In 1996, after analyzing copious data, consulting outside experts and becoming convinced of the product's safety during an eight-year review, the FDA permitted the use of Olestra in chips, crackers and other "savory snacks."

Since then, fat-free and low-fat Olestra versions of five of the most popular chip brands in the United States have been introduced by Frito-Lay, the world's largest chip manufacturer, and by Proctor & Gamble Co., the maker of Olestra and Pringles potato chips.

Olestra has been a real success, with more than 3 billion servings sold in the United States. If those consumers had chosen to eat regular, full-fat chips instead of Olestra-cooked chips, they would have consumed an additional 225 billion calories and 33,000 tons of fat.

Olestra is a potential boon to public health in this country, where diets are dominated by fat and three of the top four biggest health concerns--heart disease, cancer and elevated blood cholesterol--are related to fat consumption. Olestra can help lower the proportion of fat and saturated fat in the diet, as well as to cut calories.

How widely might Olestra be used? Four of the top five lunch and dinner entrees consumed in U.S. homes could be made lower in fat with such a versatile fat substitute: Pizza (No. 1) could be made with Olestra oil; ham and turkey sandwiches (No. 2 and No. 5, respectively) could contain Olestra mayonnaise; peanut butter, on a sandwich (No. 3), could be made with Olestra substituted for peanut oil; and hot dogs (No. 4) could contain leaner meat, with Olestra added for the mouth-satisfying "feel" of fat.

Although Olestra causes mild gastrointestinal symptoms in a small number of consumers, the frequency is no greater than with regular, full-fat chips. A large clinical study by Johns Hopkins University, for example, showed no statistically significant differences in reports of digestive symptoms in 1,000 moviegoers who consumed either Olestra-cooked potato chips or full-fat chips (without knowing which they were eating). The peer-reviewed study was published in 1998 in the Journal of the American Medical Assn.

The consumption of Olestra chips has been shown, in these and other tests, to cause no more severe or frequent problems than other common foods. For example, milk and tea also bind vitamins and minerals.
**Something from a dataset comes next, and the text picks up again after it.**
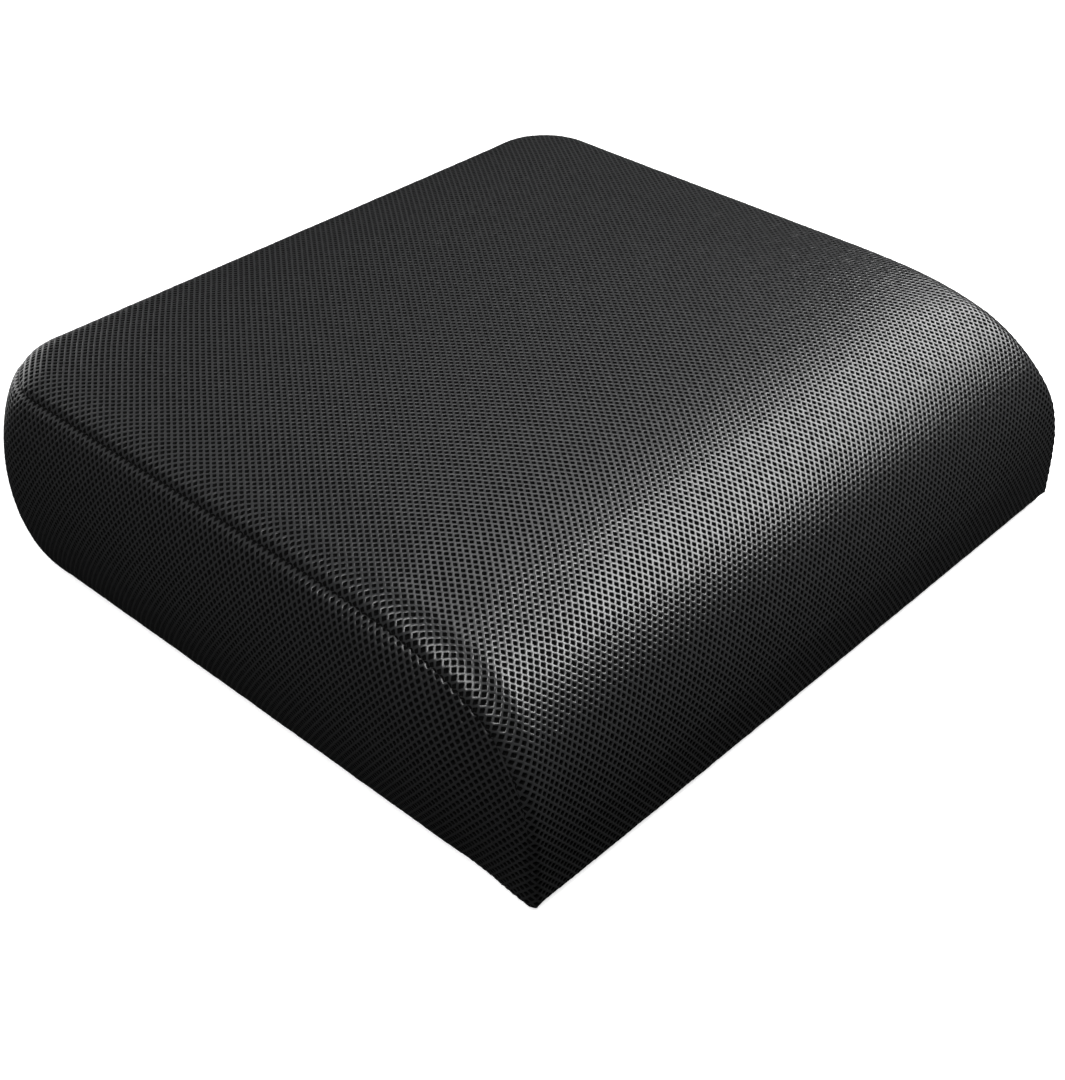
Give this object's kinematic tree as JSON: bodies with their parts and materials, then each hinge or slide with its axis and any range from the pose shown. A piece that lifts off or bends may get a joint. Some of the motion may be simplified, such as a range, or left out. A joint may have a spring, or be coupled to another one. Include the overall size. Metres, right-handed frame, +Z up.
{
  "type": "seat cushion",
  "caption": "Thick foam seat cushion with a waterfall front, a zipped spacer-mesh cover, bulging boxed sides and a grip underside.",
  "frame": {"origin": "middle of the overall box on the floor plane, under the cushion", "axes": "+X to the sitter's left, across the seat; -Y out of the waterfall front; +Z up"},
  "size_m": [0.457, 0.41, 0.126],
  "materials": {
    "mesh_fabric": "matt black knitted spacer mesh with a soft sheen",
    "grip_fabric": "matt black fabric with rubber grip dots",
    "liner_fabric": "off-white knit",
    "support_foam": "grey open-cell foam",
    "comfort_foam": "cream memory foam",
    "zipper_tape": "black woven tape",
    "zipper_nylon": "black nylon coil",
    "zipper_metal": "black coated zinc",
    "label_satin": "white satin, blank"
  },
  "bodies": {
    "cushion": {"support_foam": "support_foam", "comfort_foam": "comfort_foam", "core_liner": "liner_fabric", "bottom_panel": "grip_fabric", "top_panel": "mesh_fabric", "side_band_left": "mesh_fabric", "side_band_right": "mesh_fabric", "back_band_upper": "mesh_fabric", "back_band_lower": "mesh_fabric", "care_label": "label_satin", "zipper_tape_upper": "zipper_tape", "zipper_tape_lower": "zipper_tape", "zipper_coil_upper": "zipper_nylon", "zipper_coil_lower": "zipper_nylon", "zipper_stop_left": "zipper_metal", "zipper_stop_right": "zipper_metal", "zipper_tab_left": "zipper_tape", "zipper_tab_right": "zipper_tape"},
    "slider": {"zipper_slider": "zipper_metal"},
    "pull": {"zipper_pull": "zipper_metal"}
  },
  "joints": [
    {"name": "zipper_slide", "type": "slide", "parent": "cushion", "child": "slider", "axis": [1, 0, 0], "range_m": [0, 0.302]},
    {"name": "pull_hinge", "type": "hinge", "parent": "slider", "child": "pull", "pos_m": [-0.152, 0.2025, 0.05595], "axis": [0, 0, 1], "range_deg": [0, 178]}
  ]
}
Moreover, studies in progress at the Fred Hutchinson Cancer Research Center in Seattle have found that the addition of vitamins to Olestra snacks (which is done routinely) prevents any reduction in overall vitamin availability.
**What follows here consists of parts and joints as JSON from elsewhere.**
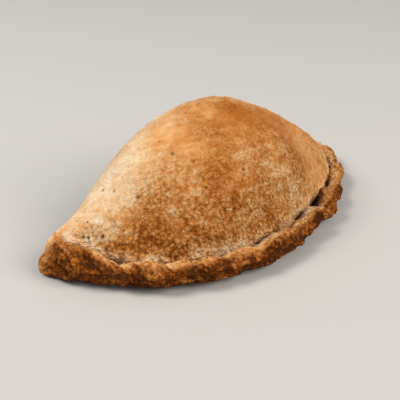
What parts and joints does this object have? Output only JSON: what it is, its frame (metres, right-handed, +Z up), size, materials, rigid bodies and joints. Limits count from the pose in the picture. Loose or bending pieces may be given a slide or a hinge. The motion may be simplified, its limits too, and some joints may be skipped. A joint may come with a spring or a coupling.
{
  "type": "calzone",
  "caption": "Baked folded pizza: a half-moon dome of golden-brown dough closed by a thick rolled and crimped rim, resting on its flat underside.",
  "frame": {"origin": "middle of the bounding box in plan, on the surface that the calzone rests on", "axes": "+Z up from the flat underside; +X along the length, from the blunt tip to the slim tip; +Y towards the folded side, so the crimped rim bows out towards -Y"},
  "size_m": [0.2642, 0.1266, 0.0754],
  "materials": {
    "crust": "baked bread crust, semi-matte, mottled golden brown with darker toasted patches and pale floury stretches"
  },
  "bodies": {
    "root": {"calzone": "crust"}
  },
  "joints": []
}
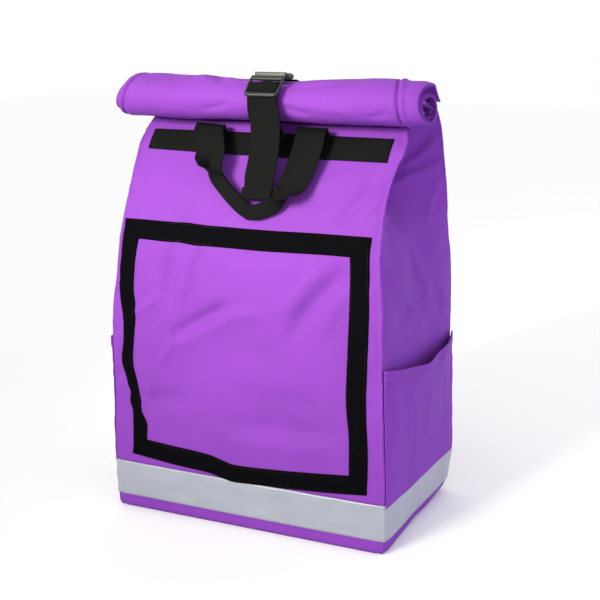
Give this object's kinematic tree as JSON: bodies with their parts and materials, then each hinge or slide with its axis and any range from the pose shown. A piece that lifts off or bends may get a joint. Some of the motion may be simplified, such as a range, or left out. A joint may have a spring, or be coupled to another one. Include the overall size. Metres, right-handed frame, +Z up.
{
  "type": "roll-top delivery backpack",
  "caption": "Tall cloth backpack with a rolled top held by a webbing strap and side-release buckle, side pockets, a fastener frame and a reflective band.",
  "frame": {"origin": "middle of the flat base, on the floor", "axes": "+Z up through the rolled top, -Y towards the front with the fastener frame, +X to the right of someone who looks at the front"},
  "size_m": [0.4404, 0.3096, 0.6032],
  "materials": {
    "purple_cloth": "coated plain-weave polyester, soft satin sheen",
    "black_webbing": "ribbed matte webbing",
    "hook_fastener": "dense black loop pile",
    "reflective_tape": "silver-grey reflective tape with a fine weave",
    "black_plastic": "moulded, lightly textured",
    "black_padding": "padded black cloth"
  },
  "bodies": {
    "root": {"bag_shell": "purple_cloth", "rolled_top": "purple_cloth", "side_pocket_right": "purple_cloth", "side_pocket_left": "purple_cloth", "reflective_band": "reflective_tape", "fastener_top": "hook_fastener", "fastener_bottom": "hook_fastener", "fastener_left": "hook_fastener", "fastener_right": "hook_fastener", "top_band": "black_webbing", "carry_handle": "black_webbing", "closure_strap": "black_webbing", "rear_strap": "black_webbing", "buckle_latch": "black_plastic", "buckle_socket": "black_plastic", "shoulder_strap_left": "black_padding", "shoulder_strap_right": "black_padding", "strap_webbing_left": "black_webbing", "strap_webbing_right": "black_webbing", "ladder_lock_left": "black_plastic", "ladder_lock_right": "black_plastic"}
  },
  "joints": []
}
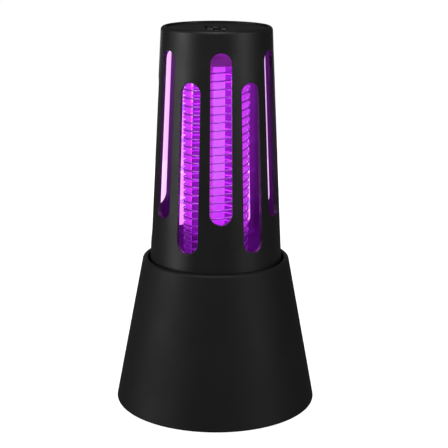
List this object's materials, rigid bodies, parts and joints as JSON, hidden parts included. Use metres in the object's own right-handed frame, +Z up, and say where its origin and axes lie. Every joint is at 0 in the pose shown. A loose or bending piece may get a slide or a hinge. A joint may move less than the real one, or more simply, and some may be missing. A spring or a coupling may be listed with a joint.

Beyond Olestra's safety, recent research reveals that eating snacks containing Olestra correlates with various measures of improved health. A study by researchers at Fred Hutchinson found that people who eat Olestra snacks ate lower levels of both total dietary fat and saturated fat. Moreover, they had lower levels of unfavorable LDL cholesterol. The level of cholesterol reduction (8%) was similar to that of a high-fiber diet. Studies also show an association between Olestra consumption and a decreased percentage of energy from fat; in other words, people are using Olestra as an effective way to eat less fat.

Researchers at the University of Nebraska Medical Center recently found that eating foods made with Olestra can provide significant benefits to people with early signs of heart disease. In addition, while similar results may be achieved with less palatable fat-free meals, dietary professionals recognize the importance of providing foods that people will eat because they taste good.